In that short scene on the edge of so much bewilderment, Sam Gamgee stated what I love about stories. What I wish I could write. The very cry of my heart and the words I couldn't find to say myself.

I feel that my fingers are still unfit for war. My words come out clumsy yet. There are deep yearnings and workings in my heart--deep as 'the great stories' Samwise mentions. And yet they don't come out. I am still learning how to bring the vague ache of my heart into a tangible thing. Into words, that it might nestle in someone else's heart and make it ache in that beautiful way.

How can I do this?

That was the question fluttering through my heart and head when Sam came up quite suddenly with this checklist. How do you write one of the great stories?

1.) "...full of darkness and danger, they were." Right. So you've got to have a clear striving between good and evil. Your characters need something huge to fight for. Something that puts their future in peril of they don't attain it. Something dangerous and dark that clearly is attacking the light and must be put back in its place.

2.) "...sometimes you didn't want to know the end..." Suspense. That moment in a book when you're holding it out and away from you in fear of what the next sentence might be while at the same time you wish to hug it close and devour every word. Suspense. Not knowing if the characters will come out all right because, like Sam says, " could the end be happy?"

3.) "..A new day will come." A change in the tide. Darkness defeated and Light brought back to its beautiful place.

4.)  "...folk in those stories had a lot of chance of turning back, only they didn't." Boom. Determination. Loyalty. Faithfulness. Your characters can't just be valiant from the start. That doesn't make for a gripping story. Those characters don't usually worm their way into your heart. Part of character growth in a story just as in real life is a series of choices. "I set before you today life and death...choose life."  It is the best stories that place the characters in multiple situations where nearly everyone concerned would justify them in choosing to turn back. The fact that they don't turn back is what makes the first incision in your heart and hooks you for certain.

5.) "...because they were holding on to something." The reason those characters don't turn back? Usually it's not because they're just plain stupid. Usually it's because there is something bigger than themselves that they're fighting for. That Light. That beauty that has all but been obscured by the darkness. Give your characters a thing that says "Beyond the pain...beyond the scalding heat...there is something. There is a thing I must hold on to till Death releases my hand from the gripping of it."

6.) "That there's some good left in this world...and that it's worth fighting for." The remnant. More than anything else I desire to write a book about the remnant. The tiniest glimmer of hope left in a world that is shadowed. The scrap of a tribe left from ages gone who cling on, oppressed but valiant. The scrap of good we are fighting for. As writers it is up to us to find that remnant, to dig it out, and to fight for it with all we have in our pen.

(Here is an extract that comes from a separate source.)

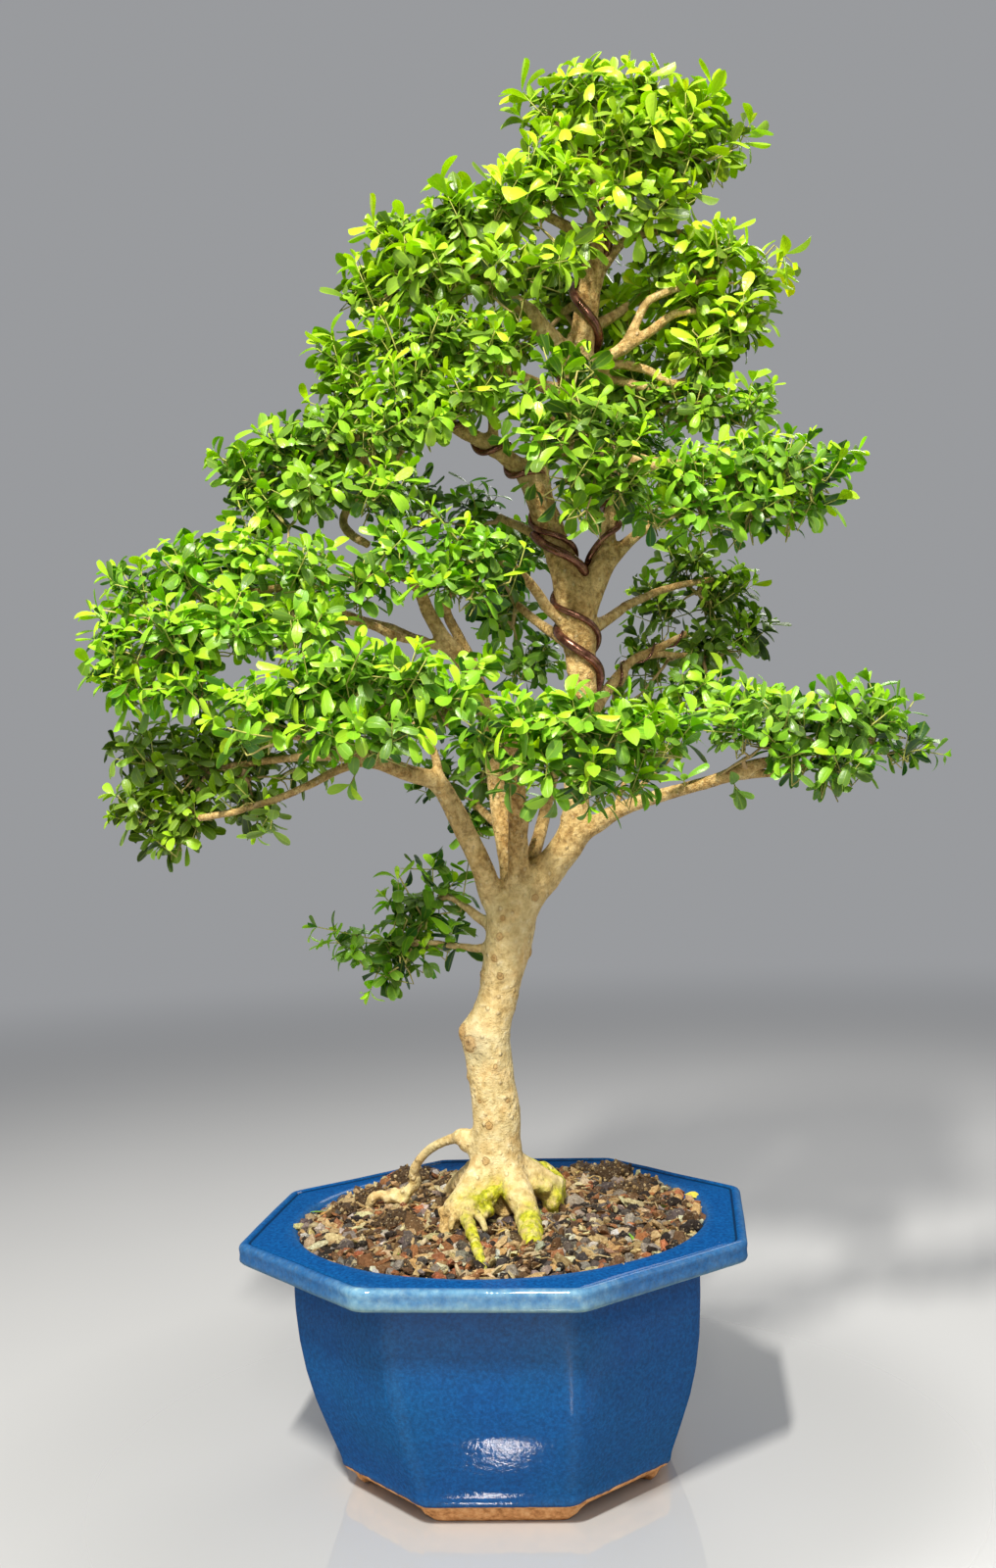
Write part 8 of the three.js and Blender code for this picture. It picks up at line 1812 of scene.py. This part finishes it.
# ---- fallen leaves on the soil -------------------------------------------------------
def make_litter():
    rng = np.random.default_rng(77)
    known = [(101, 22), (86, -5), (40, 15), (36, -34), (64, -46), (-24, -26), (-8, 4), (20, 4), (96, -30), (-30, 6)]
    n = 34
    r = 98 * np.sqrt(rng.random(n))
    a = rng.uniform(0, 2 * np.pi, n)
    xy = np.stack([r * np.cos(a), r * np.sin(a)], 1)
    xy[: len(known)] = known
    a = rng.uniform(0, 2 * np.pi, n)
    along = np.stack([np.cos(a), np.sin(a), rng.normal(0, 0.2, n)], 1)
    face = np.stack([rng.normal(0, 0.35, n), rng.normal(0, 0.35, n), np.ones(n)], 1)
    spots = np.stack([xy[:, 0], xy[:, 1], soil_height(xy[:, 0], xy[:, 1]) + 1.7], 1)
    pal = np.array([srgb(120, 170, 40), srgb(210, 200, 70), srgb(214, 186, 96), srgb(150, 180, 110), srgb(176, 132, 70)])
    tint = pal[rng.choice(5, n, p=[0.3, 0.22, 0.2, 0.13, 0.15])] * rng.uniform(0.8, 1.15, (n, 1))
    v, q, t, uv, c = leaves(spots, along, face, rng.uniform(7, 12, n), rng.uniform(0.8, 1.1, n), rng.normal(0.5, 0.5, n), rng.normal(0.3, 0.2, n), np.zeros(n), tint)
    ob = make_mesh("fallen_leaves", v, [q, t], [LITTER], colors={"leaf_tint": c}, uv=uv)


make_litter()

tri = {}
for o in bpy.context.scene.objects:
    if o.type == "MESH" and not o.hide_render and not o.get("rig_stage"):
        o.data.calc_loop_triangles()
        tri[o.name] = len(o.data.loop_triangles)
print("TRIANGLES", sum(tri.values()), max(tri.values()), sorted(tri.items(), key=lambda x: -x[1])[:8])
print("SHOOTS", sum(c[0] for c in counts.values()), "leaf tris", sum(c[1] for c in counts.values()), "twig tris", sum(c[2] for c in counts.values()))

Who knew a Hobbit could teach me so much about my own writing-craft? Well....Tolkien warned me.
"Hobbits really are amazing creatures, as I have said before. You can learn all there is to learn all there is to know about their ways in a month, and yet after a hundred years they can still surprise you at a pinch." 


Abigail said...

Love this :)

Kirsten Fichter said...

"... because how could the end be happy?" I would ramble on and on about the depth of my love for LOTR and how excellent and inspiring and all that jazz this post was, but I won't. I never really thought about some of these things before as far as concerning writing, but you're right. Hobbits really are amazing creatures. And that's all I can say right now on the subject. :)

Carmel Elizabeth said...

*speechless*. I can so relate. I want to tell a story, and a really good one that will make people think. It takes ridiculously difficult battles to even scratch the surface of the deep thoughts bantering in my head. Thanks for this post: it really resonated well with me. :)

P.S. Can I just mention briefly how amazing Tolkien was? I've read the Hobbit & I'm near 200 pages into The Fellowship and my my my...I really love it. <3

Anonymous said...

Rachel, this post is so beautiful! One of the best you've ever written, and one of the best I've ever read on the art of writing and storytelling. Bravo! And thank you for sharing this special formula to writing a great story.

L. A. Green said...

"As writers it is up to us to find that remnant, to dig it out, and to fight for it with all we have in our pen."

Beautifully said!

Joy said...

I just love, love, love this post, Rachel!!

My family and I have also been watching LOTR lately (The Two Towers last week, The Return of the King this past Friday) and of course every time I watch that scene with Samwise (and 'The Return of the King parts too), I cry myself to bits...

I am always really inspired by Samwise' words... it always manages to worm its way into me and find something that I really relate to in his words... and am so inspired with writing my stories when I think of Sam's 'Great Stories, Mr. Frodo', but I never quite saw how many writing/lessons there are in these words... thanks for pointing them out, Rachel dear :D.

I feel so much the same way about that ache in writing, and all those little scribbles seem so pitiful when I think of that hurting ache of awe and wonder at life and my God and His work through human lives that I want to relate but seem so unable to come close to... your words just inspired me so much!!

:D Oh yes they are... Hobbits are truly amazing creatures!